Critique de « 2 : 14 » à la Maison Théâtre : d’une beauté à couper le souffle !


Si vous pensiez lever le nez sur la pièce « 2 : 14 » parce qu’elle est classée parmi les œuvres pour adolescents, sachez que vous faites une grave erreur. La pièce écrite par David Paquet fera vibrer chaque recoin de votre cœur en créant une forme de dépendance à tant de splendeur. 

Quelque soixante minutes suffisent à l’équipe de « 2 : 14 » pour nous faire découvrir Katrina, François, Berthier, Denis et Jade, dont les destins s’entrecroisent et s’entrechoquent sous nos yeux. Si l’un se perd dans la drogue et dans l’amour inavouable, si l’autre se fond dans la noirceur des aveugles pour attirer les regards féminins, si l’une décide de se faire tatouer la noirceur du monde en espérant passer inaperçue, qu’une autre est prête à avaler la chose la plus immonde afin de maigrir et de faire disparaître les insultes qui alourdissent son cœur, et qu’un dernier n’arrive plus à goûter à la vie, tant il est obnubilé par le poids de sa fatigue, les cinq personnages ont tous une chose en commun : ils se sont retrouvés au mauvais endroit, au mauvais moment à 2 h 14. À ce quintette s’ajoute une femme hirondelle : le genre de maman qui s’assure de construire un nid solide pour ses enfants, branche par branche, avec minutie et attention. Une maman hirondelle qui n’arrive pas à comprendre comment son nid a pu se briser en entraînant la destruction de plusieurs autres…

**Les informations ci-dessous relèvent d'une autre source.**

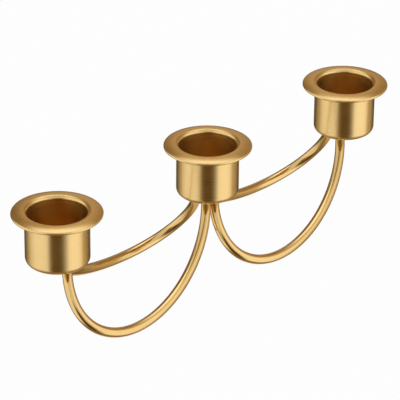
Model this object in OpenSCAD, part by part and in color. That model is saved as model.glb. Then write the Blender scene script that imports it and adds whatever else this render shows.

Déjà récipiendaire du Prix littéraire du Gouverneur général du Canada en théâtre francophone pour sa pièce Porc-épic en 2010, David Paquet livre ici un texte fort et vulnérable, délirant et sensible, brutalement réaliste et magnifiquement métaphorique. Jamais le dramaturge ne prend le jeune public pour des idiots, préférant opter pour un langage vrai, ni trop gentil, ni trop cru, qui nous révèle la beauté et l’extrême fragilité de l’être humain et de la jeunesse. 

La mise en scène de Claude Poissant est ici synonyme de simplicité et d’inventivité, de mouvements et de rythmes. Utilisant à merveille la vitalité de ses interprètes, Poissant arrive à nous transporter d’une bribe d’histoire à l’autre avec une adresse et une légèreté qui sont belles à voir. Sa direction d’acteur est aussi solide que fluide. Chacun des interprètes de « 2 : 14 » livre une prestation sentie, nuancée, énergique, drôle, touchante et franchement divertissante. Les personnages sont à ce point séduisants qu’on s'attache à eux comme s’ils étaient nos amis ou nos propres enfants, rendant l’événement qui se produit à « 2 h 14 » d’autant plus difficile à accepter.

La magie entre le texte, l’équipe de création et la distribution opère au point de nous donner envie d’assister à chacune des représentations qui suivent. Il s’agit ici de grand, grand théâtre.